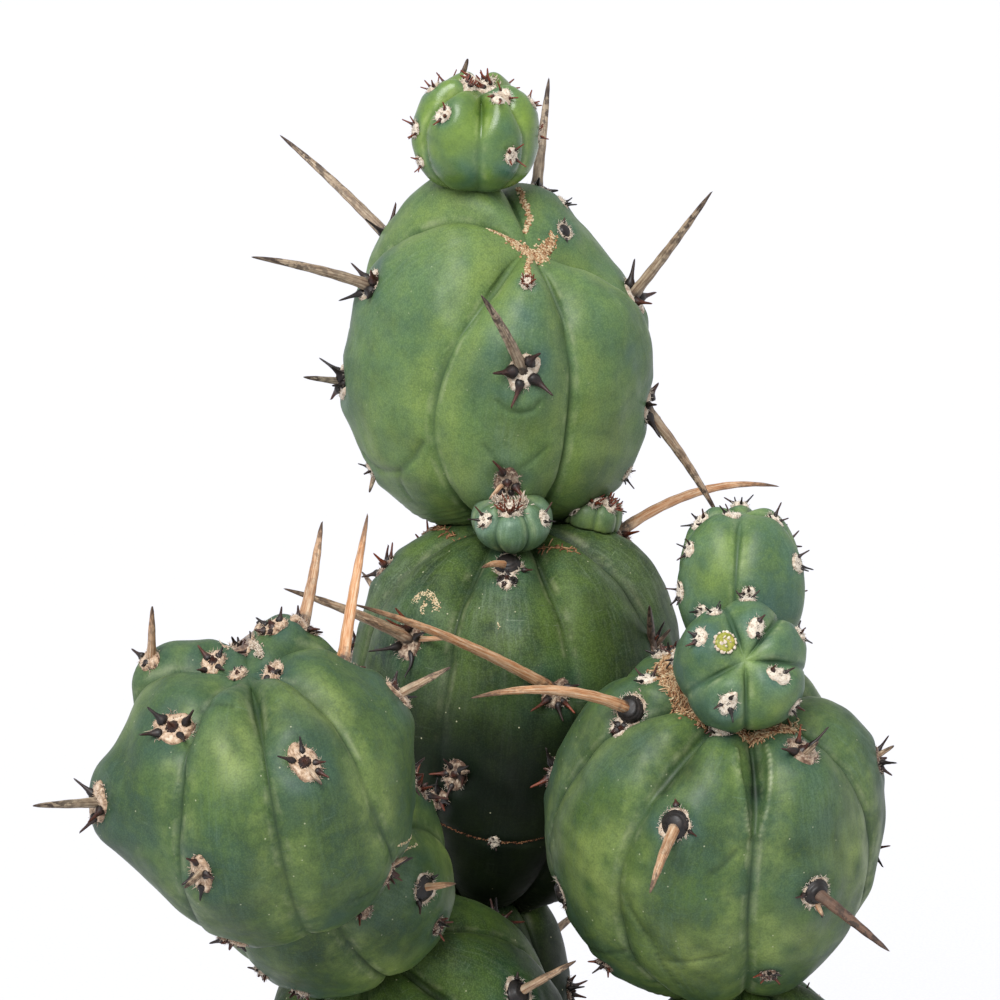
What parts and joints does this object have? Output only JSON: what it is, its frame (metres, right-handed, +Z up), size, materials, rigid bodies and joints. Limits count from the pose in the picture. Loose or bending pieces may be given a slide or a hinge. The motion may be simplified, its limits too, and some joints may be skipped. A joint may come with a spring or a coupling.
{
  "type": "potted tall cactus",
  "caption": "Branching column of swollen, ribbed cactus joints with young offsets and long spines, growing in a filled clay pot with a rolled rim and drain holes",
  "frame": {"origin": "centre of the pot's flat underside", "axes": "+Z up along the plant, -Y towards the plant's front, +X to its right as seen from the front"},
  "size_m": [0.2558, 0.3045, 0.6124],
  "materials": {
    "clay": "unglazed fired clay, dry and finely pitted",
    "soil": "gritty potting mix of dark compost and pale grit",
    "old_skin": "living plant skin, dull and weathered, dark green",
    "skin": "living plant skin, waxy, mid green with a blue bloom",
    "young_skin": "living plant skin, glossy, bright yellow-green",
    "spine": "hard dry spine, tan to grey with a dark tip, on a felted cushion"
  },
  "bodies": {
    "root": {"crown_offset": "young_skin", "crown_offset_spine_1": "spine", "left_branch_lower": "old_skin", "left_branch_lower_spine_1": "spine", "left_branch_lower_spine_2": "spine", "left_branch_lower_spine_3": "spine", "left_branch_middle": "skin", "left_branch_middle_spine_1": "spine", "left_branch_middle_spine_2": "spine", "left_branch_tip": "skin", "left_branch_tip_spine_1": "spine", "left_branch_tip_spine_2": "spine", "left_branch_tip_spine_3": "spine", "left_branch_tip_spine_4": "spine", "left_branch_tip_spine_5": "spine", "left_branch_tip_spine_6": "spine", "left_branch_tip_spine_7": "spine", "pot": "clay", "right_branch_lower": "old_skin", "right_branch_lower_spine_1": "spine", "right_branch_lower_spine_2": "spine", "right_branch_lower_spine_3": "spine", "right_branch_upper": "skin", "right_branch_upper_spine_1": "spine", "right_branch_upper_spine_2": "spine", "right_branch_upper_spine_3": "spine", "right_branch_upper_spine_4": "spine", "right_branch_upper_spine_5": "spine", "right_offset_back": "skin", "right_offset_front": "skin", "shoulder_offset_front": "skin", "shoulder_offset_right": "skin", "soil": "soil", "stem_base": "old_skin", "stem_base_spine_1": "spine", "stem_base_spine_2": "spine", "stem_base_spine_3": "spine", "stem_base_spine_4": "spine", "stem_base_spine_5": "spine", "stem_body": "old_skin", "stem_body_spine_1": "spine", "stem_body_spine_2": "spine", "stem_body_spine_3": "spine", "stem_body_spine_4": "spine", "stem_body_spine_5": "spine", "stem_body_spine_6": "spine", "stem_body_spine_7": "spine", "stem_top": "skin", "stem_top_spine_1": "spine", "stem_top_spine_2": "spine", "stem_top_spine_3": "spine", "stem_top_spine_4": "spine", "stem_top_spine_5": "spine", "stem_top_spine_6": "spine", "stem_top_spine_7": "spine", "stem_top_spine_8": "spine", "stem_top_spine_9": "spine", "stem_waist": "old_skin", "stem_waist_spine_1": "spine", "stem_waist_spine_2": "spine"}
  },
  "joints": []
}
____
Short problem – Only lines that contain the word "joints" are wanted; copy each of them.

Problem solution –
What parts and joints does this object have? Output only JSON: what it is, its frame (metres, right-handed, +Z up), size, materials, rigid bodies and joints. Limits count from the pose in the picture. Loose or bending pieces may be given a slide or a hinge. The motion may be simplified, its limits too, and some joints may be skipped. A joint may come with a spring or a coupling.
  "caption": "Branching column of swollen, ribbed cactus joints with young offsets and long spines, growing in a filled clay pot with a rolled rim and drain holes",
  "joints": []